Igifu is published by Archipelago Books and translated by Jordan Stump.


Scholastique Mukasonga, born in Rwanda in 1956, experienced from childhood the violence and humiliation of the ethnic conflicts that shook her country. In 1960, her family was displaced to the polluted and under-developed Bugesera district of Rwanda. Mukasonga was later forced to leave the school of social work in Butare and flee to Burundi. She settled in France in 1992, only 2 years before the brutal genocide of the Tutsi swept through Rwanda. In the aftermath, Mukasonga learned that 37 of her family members had been massacred. Twelve years later, Gallimard published her autobiographical account Inyenzi ou les Cafards (Cockroaches), which marked Mukasonga’s entry into literature. This was followed by the publication of La Femme aux pieds nus (The Barefoot Woman) in 2008 and L’Iguifou (Igifu) in 2010, both widely praised. Her first novel, Our Lady Of The Nile, won the Ahamadou Kourouma prize and the Renaudot prize in 2012, as well as the Océans France Ô prize in 2013 and the French Voices Award in 2014; it was also shortlisted for the 2016 International Dublin Literary Award. In 2019, The Barefoot Woman was a finalist for the 2019 National Book Award for Translated Literature. 
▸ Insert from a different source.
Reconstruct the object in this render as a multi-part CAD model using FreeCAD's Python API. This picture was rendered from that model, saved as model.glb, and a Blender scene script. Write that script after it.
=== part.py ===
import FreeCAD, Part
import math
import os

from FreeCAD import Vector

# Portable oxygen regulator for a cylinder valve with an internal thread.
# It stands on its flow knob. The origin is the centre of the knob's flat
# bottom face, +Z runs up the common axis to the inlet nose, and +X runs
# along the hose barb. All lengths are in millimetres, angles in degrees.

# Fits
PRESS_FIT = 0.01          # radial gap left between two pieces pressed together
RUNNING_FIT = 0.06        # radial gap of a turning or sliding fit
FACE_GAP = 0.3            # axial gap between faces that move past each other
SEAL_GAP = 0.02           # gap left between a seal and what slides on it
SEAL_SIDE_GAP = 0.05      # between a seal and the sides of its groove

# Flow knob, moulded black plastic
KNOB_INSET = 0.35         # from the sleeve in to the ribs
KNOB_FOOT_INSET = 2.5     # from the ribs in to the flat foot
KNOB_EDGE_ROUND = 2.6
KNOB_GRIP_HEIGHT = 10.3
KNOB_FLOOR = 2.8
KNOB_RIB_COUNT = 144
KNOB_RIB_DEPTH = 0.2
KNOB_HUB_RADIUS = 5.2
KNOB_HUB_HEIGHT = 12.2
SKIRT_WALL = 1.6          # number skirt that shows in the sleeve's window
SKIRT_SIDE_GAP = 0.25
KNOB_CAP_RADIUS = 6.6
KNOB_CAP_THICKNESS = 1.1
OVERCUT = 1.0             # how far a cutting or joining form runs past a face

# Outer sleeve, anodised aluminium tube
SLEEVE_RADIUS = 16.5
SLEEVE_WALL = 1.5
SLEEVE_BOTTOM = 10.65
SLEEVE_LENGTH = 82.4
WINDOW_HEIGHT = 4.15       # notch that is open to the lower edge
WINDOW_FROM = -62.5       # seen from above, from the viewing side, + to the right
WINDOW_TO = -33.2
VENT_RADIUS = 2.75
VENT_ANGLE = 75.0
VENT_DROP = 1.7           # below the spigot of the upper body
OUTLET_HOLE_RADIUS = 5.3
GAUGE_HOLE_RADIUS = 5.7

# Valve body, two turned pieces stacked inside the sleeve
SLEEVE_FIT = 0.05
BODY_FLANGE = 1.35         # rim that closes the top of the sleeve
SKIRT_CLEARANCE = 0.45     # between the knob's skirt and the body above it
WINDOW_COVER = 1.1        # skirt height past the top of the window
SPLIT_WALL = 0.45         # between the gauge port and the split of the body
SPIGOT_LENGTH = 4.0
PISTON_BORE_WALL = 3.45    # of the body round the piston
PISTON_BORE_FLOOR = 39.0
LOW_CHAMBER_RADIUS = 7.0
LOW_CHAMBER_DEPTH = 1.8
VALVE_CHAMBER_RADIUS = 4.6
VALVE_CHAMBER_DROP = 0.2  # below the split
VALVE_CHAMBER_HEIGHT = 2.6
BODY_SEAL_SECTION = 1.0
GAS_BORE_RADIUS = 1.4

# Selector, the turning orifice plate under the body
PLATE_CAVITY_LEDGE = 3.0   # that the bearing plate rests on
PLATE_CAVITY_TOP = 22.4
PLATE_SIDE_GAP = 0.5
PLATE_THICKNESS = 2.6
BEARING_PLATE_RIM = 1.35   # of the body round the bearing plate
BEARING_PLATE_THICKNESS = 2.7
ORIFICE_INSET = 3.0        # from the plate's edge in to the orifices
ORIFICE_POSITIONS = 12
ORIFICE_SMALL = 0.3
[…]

Kaiama L. Glover received a B.A. in French History and Literature and Afro-American Studies from Harvard University and a Ph.D. in French and Romance Philology from Columbia University. She is now an associate professor of French and Africana Studies at Barnard College, Columbia University. Her book, Haiti Unbound: A Spiralist Challenge to the Postcolonial Canon, explores the Haitian Spiralist movement. She sits on the editorial boards of the Romantic Review and Small Axe and regularly contributes to The New York Times Book Review. In addition to Dance on the Volcano, she has translated Frankétienne’s Ready to Burst (Archipelagos 2013) and René Depestre’s Hadriana in All My Dreams (Akashic 2017) and has been awarded fellowships from The National Endowment for the Humanities, The National Endowment for the Arts, The Fulbright Foundation, The Mellon Foundation, and the New York Public Library.